◆ STATED EXERCISE
Print, without altering anything, the lines from the one that holds "1), tap_handle_radius, tap_handle_thickness)" to the one that holds "obj.parent = None", inclusive. No other lines belong in the output.
---
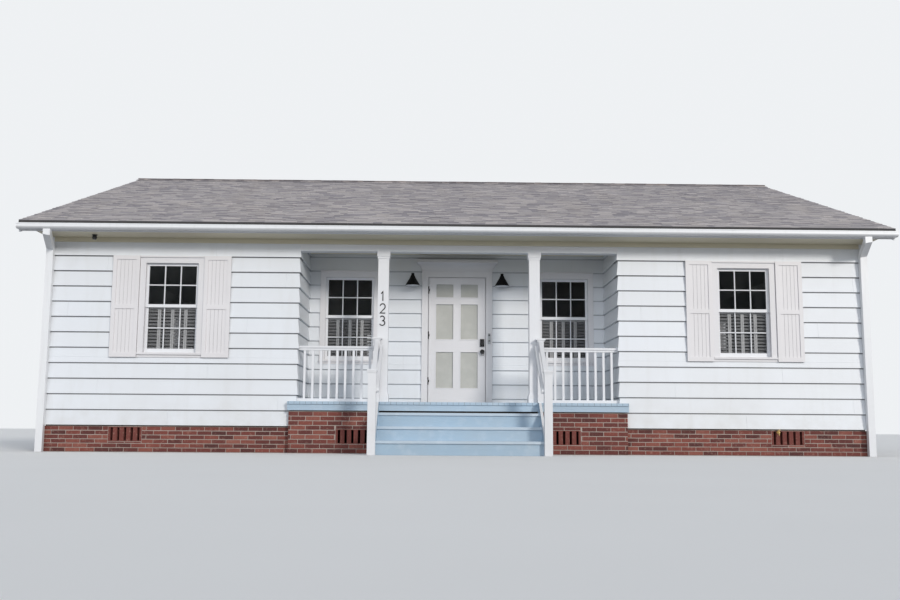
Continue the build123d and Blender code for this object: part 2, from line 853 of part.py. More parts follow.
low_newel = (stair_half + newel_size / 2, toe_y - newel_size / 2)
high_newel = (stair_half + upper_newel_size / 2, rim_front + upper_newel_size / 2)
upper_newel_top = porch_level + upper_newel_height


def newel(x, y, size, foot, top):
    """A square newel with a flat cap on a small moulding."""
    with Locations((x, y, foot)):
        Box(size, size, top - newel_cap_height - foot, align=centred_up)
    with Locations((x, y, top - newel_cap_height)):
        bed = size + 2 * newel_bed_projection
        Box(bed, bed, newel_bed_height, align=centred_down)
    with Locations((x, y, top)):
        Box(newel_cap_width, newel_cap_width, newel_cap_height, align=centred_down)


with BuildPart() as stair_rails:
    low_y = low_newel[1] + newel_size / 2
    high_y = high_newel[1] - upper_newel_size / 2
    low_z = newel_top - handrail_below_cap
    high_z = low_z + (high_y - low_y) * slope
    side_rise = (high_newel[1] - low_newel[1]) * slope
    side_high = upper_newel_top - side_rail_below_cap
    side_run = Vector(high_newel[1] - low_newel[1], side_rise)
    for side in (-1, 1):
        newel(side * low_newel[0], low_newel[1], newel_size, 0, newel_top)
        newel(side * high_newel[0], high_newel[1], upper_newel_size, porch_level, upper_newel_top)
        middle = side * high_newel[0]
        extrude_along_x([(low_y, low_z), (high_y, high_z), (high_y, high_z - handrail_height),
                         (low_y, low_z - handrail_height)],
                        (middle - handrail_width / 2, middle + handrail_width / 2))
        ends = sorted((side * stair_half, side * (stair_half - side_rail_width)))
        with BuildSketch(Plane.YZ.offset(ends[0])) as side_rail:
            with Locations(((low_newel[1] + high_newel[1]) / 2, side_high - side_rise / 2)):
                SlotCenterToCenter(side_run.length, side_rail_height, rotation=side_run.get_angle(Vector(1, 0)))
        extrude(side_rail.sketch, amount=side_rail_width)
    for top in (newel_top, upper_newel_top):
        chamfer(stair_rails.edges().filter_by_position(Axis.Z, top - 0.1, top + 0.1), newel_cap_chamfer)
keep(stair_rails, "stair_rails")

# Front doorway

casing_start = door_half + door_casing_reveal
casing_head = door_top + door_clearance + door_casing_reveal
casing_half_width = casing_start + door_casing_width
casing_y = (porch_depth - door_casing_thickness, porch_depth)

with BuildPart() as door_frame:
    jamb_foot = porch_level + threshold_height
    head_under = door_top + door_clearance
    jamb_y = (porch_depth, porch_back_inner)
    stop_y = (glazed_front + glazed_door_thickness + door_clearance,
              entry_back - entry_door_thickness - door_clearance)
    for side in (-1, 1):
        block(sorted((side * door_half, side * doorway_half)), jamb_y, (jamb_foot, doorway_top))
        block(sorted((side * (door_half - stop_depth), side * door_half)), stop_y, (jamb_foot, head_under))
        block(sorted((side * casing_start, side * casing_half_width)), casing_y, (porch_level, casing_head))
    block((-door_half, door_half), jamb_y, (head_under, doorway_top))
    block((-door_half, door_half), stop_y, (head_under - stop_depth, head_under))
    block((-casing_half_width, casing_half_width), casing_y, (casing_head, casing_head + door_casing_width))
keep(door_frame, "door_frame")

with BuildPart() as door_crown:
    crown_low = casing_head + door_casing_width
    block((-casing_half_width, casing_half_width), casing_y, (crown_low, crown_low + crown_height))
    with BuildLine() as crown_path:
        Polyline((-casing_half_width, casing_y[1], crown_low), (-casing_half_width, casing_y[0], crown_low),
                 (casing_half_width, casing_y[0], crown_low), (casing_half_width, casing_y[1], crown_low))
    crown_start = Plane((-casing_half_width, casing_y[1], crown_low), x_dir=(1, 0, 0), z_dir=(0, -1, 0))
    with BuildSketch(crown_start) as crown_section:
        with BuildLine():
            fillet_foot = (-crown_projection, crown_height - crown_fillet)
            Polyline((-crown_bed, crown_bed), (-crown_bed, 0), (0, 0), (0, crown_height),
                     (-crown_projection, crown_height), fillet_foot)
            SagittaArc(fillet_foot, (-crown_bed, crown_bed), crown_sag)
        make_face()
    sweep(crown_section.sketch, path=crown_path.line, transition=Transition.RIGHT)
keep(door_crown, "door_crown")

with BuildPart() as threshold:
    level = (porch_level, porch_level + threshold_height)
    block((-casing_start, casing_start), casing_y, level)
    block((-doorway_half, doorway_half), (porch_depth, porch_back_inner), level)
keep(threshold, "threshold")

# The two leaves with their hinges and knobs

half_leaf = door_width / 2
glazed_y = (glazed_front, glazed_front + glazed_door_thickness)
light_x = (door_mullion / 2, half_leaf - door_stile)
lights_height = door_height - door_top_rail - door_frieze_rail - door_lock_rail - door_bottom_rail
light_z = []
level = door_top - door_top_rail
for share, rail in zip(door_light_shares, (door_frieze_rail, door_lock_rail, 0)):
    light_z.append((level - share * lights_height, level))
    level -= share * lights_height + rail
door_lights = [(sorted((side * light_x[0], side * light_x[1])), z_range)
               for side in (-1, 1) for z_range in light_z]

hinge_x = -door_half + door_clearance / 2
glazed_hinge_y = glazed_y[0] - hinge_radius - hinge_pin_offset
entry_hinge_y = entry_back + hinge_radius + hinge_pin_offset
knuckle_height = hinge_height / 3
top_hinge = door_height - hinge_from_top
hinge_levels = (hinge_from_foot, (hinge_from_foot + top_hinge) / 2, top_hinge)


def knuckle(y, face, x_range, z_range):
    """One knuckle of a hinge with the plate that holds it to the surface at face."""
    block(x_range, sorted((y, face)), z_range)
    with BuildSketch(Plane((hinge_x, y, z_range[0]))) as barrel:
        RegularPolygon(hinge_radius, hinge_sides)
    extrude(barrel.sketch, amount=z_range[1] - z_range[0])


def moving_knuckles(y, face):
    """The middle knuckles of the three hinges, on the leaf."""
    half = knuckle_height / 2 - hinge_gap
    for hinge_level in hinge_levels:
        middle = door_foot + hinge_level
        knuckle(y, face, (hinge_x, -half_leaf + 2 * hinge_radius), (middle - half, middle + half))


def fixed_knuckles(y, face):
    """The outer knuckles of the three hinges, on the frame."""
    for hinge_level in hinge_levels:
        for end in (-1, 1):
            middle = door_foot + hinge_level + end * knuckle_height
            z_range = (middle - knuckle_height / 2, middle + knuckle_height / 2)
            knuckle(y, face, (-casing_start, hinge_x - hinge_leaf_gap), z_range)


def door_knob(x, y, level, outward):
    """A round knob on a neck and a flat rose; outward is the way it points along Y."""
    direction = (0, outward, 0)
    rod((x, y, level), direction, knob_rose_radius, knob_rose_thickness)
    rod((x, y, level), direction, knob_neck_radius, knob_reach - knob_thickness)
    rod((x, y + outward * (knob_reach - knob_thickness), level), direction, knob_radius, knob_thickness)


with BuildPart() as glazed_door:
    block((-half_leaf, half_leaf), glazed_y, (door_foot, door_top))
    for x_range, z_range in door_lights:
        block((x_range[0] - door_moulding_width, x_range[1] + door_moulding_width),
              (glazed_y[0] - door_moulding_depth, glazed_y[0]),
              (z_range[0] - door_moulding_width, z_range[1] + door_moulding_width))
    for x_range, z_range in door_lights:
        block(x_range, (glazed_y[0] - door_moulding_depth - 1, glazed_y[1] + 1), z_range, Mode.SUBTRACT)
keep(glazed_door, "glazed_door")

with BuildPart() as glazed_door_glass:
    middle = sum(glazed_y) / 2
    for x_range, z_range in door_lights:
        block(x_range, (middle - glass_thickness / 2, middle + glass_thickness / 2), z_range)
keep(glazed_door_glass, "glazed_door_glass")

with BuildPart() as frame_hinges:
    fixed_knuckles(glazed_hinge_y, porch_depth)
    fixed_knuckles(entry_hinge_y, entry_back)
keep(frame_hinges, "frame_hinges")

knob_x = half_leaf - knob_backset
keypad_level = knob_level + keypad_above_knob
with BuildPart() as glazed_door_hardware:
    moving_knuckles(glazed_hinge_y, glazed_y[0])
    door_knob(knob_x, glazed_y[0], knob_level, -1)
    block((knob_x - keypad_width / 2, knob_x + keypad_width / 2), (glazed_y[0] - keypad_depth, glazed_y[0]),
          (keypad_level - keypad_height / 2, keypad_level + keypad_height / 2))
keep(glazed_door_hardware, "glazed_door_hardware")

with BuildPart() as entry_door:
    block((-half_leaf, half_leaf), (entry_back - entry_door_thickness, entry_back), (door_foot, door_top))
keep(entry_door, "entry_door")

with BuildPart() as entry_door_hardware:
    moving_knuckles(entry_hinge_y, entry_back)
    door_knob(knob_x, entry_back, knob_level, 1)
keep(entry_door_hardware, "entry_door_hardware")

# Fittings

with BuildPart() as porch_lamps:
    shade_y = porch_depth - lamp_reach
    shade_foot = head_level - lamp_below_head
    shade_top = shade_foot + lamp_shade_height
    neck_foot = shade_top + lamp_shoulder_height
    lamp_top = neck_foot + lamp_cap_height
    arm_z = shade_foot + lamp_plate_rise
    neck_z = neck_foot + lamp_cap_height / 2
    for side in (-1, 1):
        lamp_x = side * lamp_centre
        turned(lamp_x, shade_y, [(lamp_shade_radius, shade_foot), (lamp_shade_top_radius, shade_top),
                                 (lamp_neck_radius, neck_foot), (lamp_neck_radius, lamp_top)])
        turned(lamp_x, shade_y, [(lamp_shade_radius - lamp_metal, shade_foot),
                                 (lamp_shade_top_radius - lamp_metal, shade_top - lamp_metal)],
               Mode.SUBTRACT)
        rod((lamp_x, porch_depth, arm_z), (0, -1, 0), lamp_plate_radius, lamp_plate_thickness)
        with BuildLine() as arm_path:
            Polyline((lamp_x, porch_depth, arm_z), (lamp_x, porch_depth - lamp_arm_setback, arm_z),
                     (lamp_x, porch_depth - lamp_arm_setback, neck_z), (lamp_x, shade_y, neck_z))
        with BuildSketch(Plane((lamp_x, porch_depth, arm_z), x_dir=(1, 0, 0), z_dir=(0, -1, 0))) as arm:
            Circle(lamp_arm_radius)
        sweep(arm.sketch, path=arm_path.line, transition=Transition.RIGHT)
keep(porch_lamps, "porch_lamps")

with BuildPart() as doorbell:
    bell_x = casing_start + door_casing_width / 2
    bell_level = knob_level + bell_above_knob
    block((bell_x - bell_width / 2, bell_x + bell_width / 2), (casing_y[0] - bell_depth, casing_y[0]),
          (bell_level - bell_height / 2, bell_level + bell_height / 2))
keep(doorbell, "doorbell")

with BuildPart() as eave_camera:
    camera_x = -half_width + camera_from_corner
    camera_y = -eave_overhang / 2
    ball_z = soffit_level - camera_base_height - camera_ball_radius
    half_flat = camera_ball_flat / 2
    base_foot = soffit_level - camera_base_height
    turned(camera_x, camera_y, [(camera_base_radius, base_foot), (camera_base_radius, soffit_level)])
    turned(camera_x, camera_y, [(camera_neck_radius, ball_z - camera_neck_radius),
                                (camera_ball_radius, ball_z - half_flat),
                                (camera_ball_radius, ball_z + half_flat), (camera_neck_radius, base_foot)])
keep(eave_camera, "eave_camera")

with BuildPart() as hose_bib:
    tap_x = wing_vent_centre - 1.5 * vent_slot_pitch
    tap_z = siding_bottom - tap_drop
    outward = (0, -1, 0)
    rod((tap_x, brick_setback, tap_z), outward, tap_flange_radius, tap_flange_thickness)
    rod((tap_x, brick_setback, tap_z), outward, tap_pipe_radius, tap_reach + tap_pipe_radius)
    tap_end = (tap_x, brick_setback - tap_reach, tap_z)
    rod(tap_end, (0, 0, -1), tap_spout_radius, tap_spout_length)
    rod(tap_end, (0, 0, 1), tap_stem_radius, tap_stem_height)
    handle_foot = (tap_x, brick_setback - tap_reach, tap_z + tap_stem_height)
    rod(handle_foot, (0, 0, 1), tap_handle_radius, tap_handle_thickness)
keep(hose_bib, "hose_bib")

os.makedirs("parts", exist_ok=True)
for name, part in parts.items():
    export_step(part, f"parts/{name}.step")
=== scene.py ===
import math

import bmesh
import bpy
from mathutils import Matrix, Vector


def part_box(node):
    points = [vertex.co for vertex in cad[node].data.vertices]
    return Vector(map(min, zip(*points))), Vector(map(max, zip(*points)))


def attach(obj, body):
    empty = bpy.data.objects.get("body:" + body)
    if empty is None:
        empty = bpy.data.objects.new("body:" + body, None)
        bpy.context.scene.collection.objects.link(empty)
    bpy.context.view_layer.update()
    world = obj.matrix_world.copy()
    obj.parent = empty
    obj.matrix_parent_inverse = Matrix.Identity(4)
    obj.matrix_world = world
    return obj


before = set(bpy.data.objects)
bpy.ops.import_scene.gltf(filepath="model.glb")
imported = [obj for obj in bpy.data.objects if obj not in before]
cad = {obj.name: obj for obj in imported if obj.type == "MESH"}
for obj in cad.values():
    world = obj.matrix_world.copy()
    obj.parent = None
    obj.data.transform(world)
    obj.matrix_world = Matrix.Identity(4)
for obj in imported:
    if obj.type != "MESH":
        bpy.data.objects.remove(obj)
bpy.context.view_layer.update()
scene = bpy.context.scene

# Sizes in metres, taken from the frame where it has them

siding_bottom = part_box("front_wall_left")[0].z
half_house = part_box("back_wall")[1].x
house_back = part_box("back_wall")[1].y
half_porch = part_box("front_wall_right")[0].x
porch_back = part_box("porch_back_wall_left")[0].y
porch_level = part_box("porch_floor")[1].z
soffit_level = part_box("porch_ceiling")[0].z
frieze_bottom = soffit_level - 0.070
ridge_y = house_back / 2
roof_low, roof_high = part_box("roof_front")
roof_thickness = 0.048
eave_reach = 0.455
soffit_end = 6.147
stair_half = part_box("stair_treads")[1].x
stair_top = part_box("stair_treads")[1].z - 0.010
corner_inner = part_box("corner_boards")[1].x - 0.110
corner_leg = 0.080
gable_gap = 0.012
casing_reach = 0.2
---
◆ EXERCISE SOLUTION
    rod(handle_foot, (0, 0, 1), tap_handle_radius, tap_handle_thickness)
keep(hose_bib, "hose_bib")

os.makedirs("parts", exist_ok=True)
for name, part in parts.items():
    export_step(part, f"parts/{name}.step")
=== scene.py ===
import math

import bmesh
import bpy
from mathutils import Matrix, Vector


def part_box(node):
    points = [vertex.co for vertex in cad[node].data.vertices]
    return Vector(map(min, zip(*points))), Vector(map(max, zip(*points)))


def attach(obj, body):
    empty = bpy.data.objects.get("body:" + body)
    if empty is None:
        empty = bpy.data.objects.new("body:" + body, None)
        bpy.context.scene.collection.objects.link(empty)
    bpy.context.view_layer.update()
    world = obj.matrix_world.copy()
    obj.parent = empty
    obj.matrix_parent_inverse = Matrix.Identity(4)
    obj.matrix_world = world
    return obj


before = set(bpy.data.objects)
bpy.ops.import_scene.gltf(filepath="model.glb")
imported = [obj for obj in bpy.data.objects if obj not in before]
cad = {obj.name: obj for obj in imported if obj.type == "MESH"}
for obj in cad.values():
    world = obj.matrix_world.copy()
    obj.parent = None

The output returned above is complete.